Mary Byles, 62, knew the area well when she was a child. The land had been owned by extended family of the generation before her. Soon after buying it, she wanted to find the pond. The acreage had been logged many years before but not replanted. The wild, unmanaged growth made the search for the pond difficult.
“I said, ‘I know there’s a pond back here because I remember it,’ ” Mary recalled telling her husband.
Finding the pond was a challenge, Val Byles said.
“I had to fly over it to find the pond,” Byles, who also is a pilot, said. “Then I had to back up with a Bush Hog to get to it.”
It took years to make the two miles of trails, but that’s OK with the Byleses. Their son Blake, who has helped care for the land and make the trails, loved Twin Oaks so much, that’s where he and his wife, Lauren, built their home. The young couple is now settled in the piney woods an hour’s drive from their jobs in Shreveport, but they wouldn’t have it any other way.
Blake, 32, said he and Lauren, 24, enjoy the outdoors, nature, hunting and fishing at Twin Oaks. The peace and solitude of the area offers a contrast to the busyness of Shreveport where Lauren is a registered nurse and Blake is director of Business Development at Omni Industrial Solutions.
Val and Blake also have made their property available for an annual hunting trip for disabled veterans through the Wounded War Heroes organization.

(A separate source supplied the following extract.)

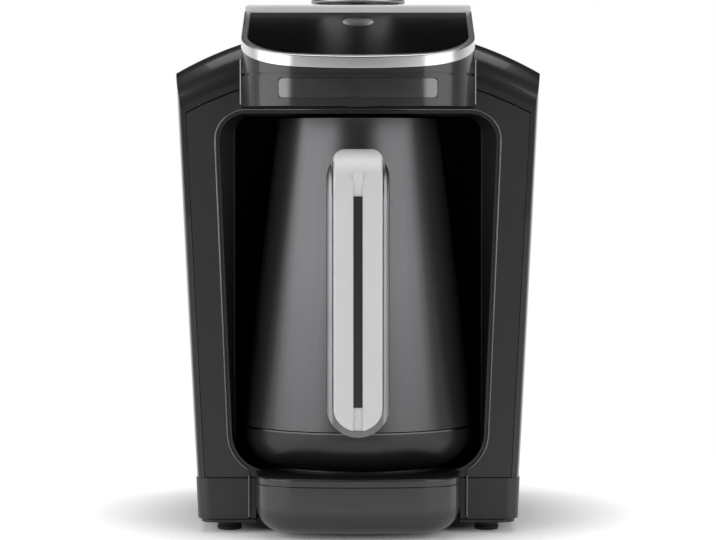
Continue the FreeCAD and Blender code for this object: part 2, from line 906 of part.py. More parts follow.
def make_probe_spring():
    """Coil between the guide's flange and the probe's head, with closed flat ends."""
    low, high = V.probe_z - V.guide_drop, V.probe_z + V.hot_thick - V.probe_head
    mean = V.probe_stem + V.spring_reach
    wire = V.spring_wire
    rise = high - low - wire - 2 * V.spring_play
    helix = Part.makeHelix(rise / V.spring_turns, rise, mean)
    section = Part.Wire(Part.makeCircle(wire / 2, Vector(mean, 0, 0), Vector(0, 1, 0)))
    coil = Part.Wire(helix.Edges).makePipeShell([section], True, True)
    coil.translate(Vector(0, V.pot_y, low + wire / 2 + V.spring_play))
    formed(coil, "probe_spring")


def make_plate_controls():
    """Thermostat and thermal fuse, both against the underside of the plate."""
    under = "probe_z - thermostat_height"
    body = rod("thermostat_radius", "thermostat_height", "control_across", "pot_y", under)
    lower = under + " - thermostat_button"
    cap = rod("thermostat_cap", "thermostat_button", "control_across", "pot_y", lower)
    keep(joined(body, cap), "thermostat")
    level = "probe_z - fuse_radius"
    bulk = rod("fuse_radius", "fuse_length", "-control_across", "pot_y - fuse_length / 2", level, lying=True)
    wires = rod("fuse_wire", "fuse_span", "-control_across", "pot_y - fuse_span / 2", level, lying=True)
    keep(joined(bulk, wires), "thermal_fuse")


# Head


def badge_box(grow):
    low = V.head_z + V.badge_rise - grow
    half = V.badge_width / 2 + grow
    box = box_between((-half, V.front_y - 3, low), (half, V.front_y + 12, low + V.badge_height + 2 * grow))
    upright = [edge for edge in box.Edges if edge.BoundBox.YLength > 10]
    return box.makeFillet(V.badge_corner, upright)


def make_head_shell():
    wall = V.head_wall
    slope_drop = V.ring_height
    outer = head_prism(0, V.head_z, V.lip_z + 60).common(under_slope(slope_drop))
    inner = head_prism(wall, V.head_z + wall, V.lip_z + 61)
    window = Part.makeCylinder(V.sensor_radius + V.sensor_play, 30, Vector(0, V.sensor_y, V.head_z - 5))
    half = V.passage_width / 2
    passage = box_between((-half, V.pot_y - V.passage_lead, V.head_z - 5),
                          (half, V.head_back_y - V.passage_lead, V.head_z + wall + 1))
    shell = outer.cut(inner).cut(window).cut(passage)
    recess = badge_box(V.badge_play).cut(head_prism(V.badge_thick, 0, V.lip_z + 60))
    groove_z = V.head_z + V.shadow_rise
    shadow = head_prism(-5, groove_z, groove_z + V.shadow_height, V.plate_y)
    shadow = shadow.cut(head_prism(V.shadow_depth, V.head_z, V.lip_z, V.head_back_y))
    shell = shell.cut(recess).cut(shadow)
    for across in (-V.post_across, V.post_across):
        for along in (V.front_y + V.post_front, V.front_y + V.post_back):
            post = Part.makeCylinder(V.post_radius, 60, Vector(across, along, V.head_z + 1))
            shell = shell.fuse(post.common(tilted_slab(V.board_drop, 80, V.front_y, V.panel_back_y)))
    formed(shell, "head_shell")


def make_badge():
    plate = badge_box(0).common(head_prism(-V.badge_proud, 0, V.lip_z + 60))
    formed(plate.cut(head_prism(V.badge_thick - 0.05, 0, V.lip_z + 61)), "badge_plate")


def make_trims():
    """Bright upright strips where the head meets the casing."""
    for name, side in (("left", -1), ("right", 1)):
        outer = side * (V.head_width / 2 + V.trim_width)
        inner = side * (V.head_width / 2 + V.trim_gap)
        foot = V.head_z + V.trim_rise
        strip = box_between((min(outer, inner), V.plate_y - V.trim_depth, foot),
                            (max(outer, inner), V.plate_y - V.trim_gap, foot + V.trim_length))
        formed(strip, "head_trim_" + name)


def make_ring():
    slab = tilted_slab(0, V.ring_height - V.ring_seat, V.front_y - 5, V.panel_back_y)
    outer = head_prism(-V.ring_lap, 0, V.lip_z + 60).common(slab)
    inner = head_prism(V.ring_width, 0, V.lip_z + 61)
    ring = outer.cut(inner)
    crest = [edge for edge in ring.Edges if is_crest(edge)]
    formed(ring.makeFillet(V.ring_edge, crest), "panel_ring")


def is_crest(edge):
    """Edge of the ring's sloped top along its outer side."""
    slope = math.tan(math.radians(V.panel_slope))
    on_top = all(abs(V.ring_z + (spot.Point.y - V.front_y) * slope - spot.Point.z) < 0.01
                 for spot in edge.Vertexes)
    outer_half = V.head_width / 2 + V.ring_lap
    outer_bow = any(abs(abs(spot.Point.x) - outer_half) < 0.01 for spot in edge.Vertexes)
    if not on_top:
        return False
    length = edge.Length
    middle = edge.valueAt(edge.getParameterByLength(length / 2))
    fits = abs(middle.x) < 0.01 and middle.y < V.front_y
    return (outer_bow or fits) and middle.y < V.panel_back_y - 0.5


def make_panel():
    slab = tilted_slab(V.panel_sink, V.panel_thick, V.front_y - 5, V.panel_back_y - V.panel_gap)
    panel = head_prism(V.ring_width + V.panel_gap, 0, V.lip_z + 60).common(slab)
    formed(panel.cut(key_rod(V.key_radius + V.key_gap, 10, 5)), "control_panel")


def key_rod(radius, down, up):
    """Rod square to the panel at the touch key."""
    tilt = math.radians(V.panel_slope)
    normal = Vector(0, -math.sin(tilt), math.cos(tilt))
    along = V.panel_back_y - V.key_back
    level = V.ring_z + (along - V.front_y) * math.tan(tilt)
    foot = Vector(0, along, level) - normal * (V.panel_sink + down)
    return Part.makeCylinder(radius, down + up, foot, normal)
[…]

The non-profit organization, provides the means to get disabled veterans in the outdoors, whether it’s hunting, fishing or just enjoying some time on the beach. It also coordinates trips to events like a New Orleans Saints football game for disabled veterans to enjoy.
The Twin Oaks hunting trip was organized with the help of Stefan Arnold of Lafayette, who served in the U.S. Marine Corps from 2001 to 2012. He did three tours overseas, two in Iraq and one in Afghanistan. He is an alum of Wounded War Heroes, so moved by its service to disabled veterans he became a part of the 16-member board that oversees the organization.
Through Blake Byles, Arnold set up a hunting trip in January. Three Wounded War Heroes spent the coldest weekend of the New Year hunting deer at Twin Oaks.
“This is the second year we’ve done it and we’ve already got everything lined up for next year,” Arnold said.
Army veterans John Ganske of Galveston, Texas, Thomas Lemoine of Youngsville and Johnny Roper of DeRidder made this year’s trip to Twin Oaks. The hunters saw 36 deer and each got to go home with one.
Hunting is an enjoyable part of the trip, Arnold said, but the camaraderie is more rewarding. Strangers with similar life experiences, like on this trip, get a chance to spend time in a positive environment: the outdoors.
“You can see the change (in the veterans who attend the outings),” Arnold said. “Everyone is reserved and quiet when they get in Friday night and by Sunday, you’re giving ’em a hug and saying they’ll get together later for a beer.”
The results of the trips, Arnold said, are everything from a great networking experience to “That trip saved my life.”
Founded in 2008 in Geismar, Wounded War Heroes consists of more than 170 disabled veterans nationwide. Veterans served by the organization must be at least 30 p ercent disabled, which means they could have a missing arm, be a double-amputee, suffer from post traumatic stress disorder or anything in between, Arnold said. Learn more about the organization at its website woundedwarheroes.org or on Facebook.
In 2016, Wounded War Heroes coordinated 116 events, including saltwater and freshwater fishing, hunting for pheasant in South Dakota and bear in Oregon and family skiing in Utah and Colorado.
The organization relies on sponsors and fundraisers of all sorts — 97 percent of which Arnold says goes directly to helping veterans — from monetary donations to providing a place to hunt, like the Byleses do at Twin Oaks.
Soon, Blake and Lauren Byles will have more family with which to share Twin Oaks. Lauren, 24, will soon give birth to the couple’s first child.
“I want them (his children) to enjoy what we had growing up,” Blake Byles said.
As for Val and Mary Byles, they will continue developing and managing their forest land.
“He builds the trails and I walk the trails ... well, we walk them together,” Mary Byles said.
Val Byles has been a member of the Louisiana Forestry Association since 2010.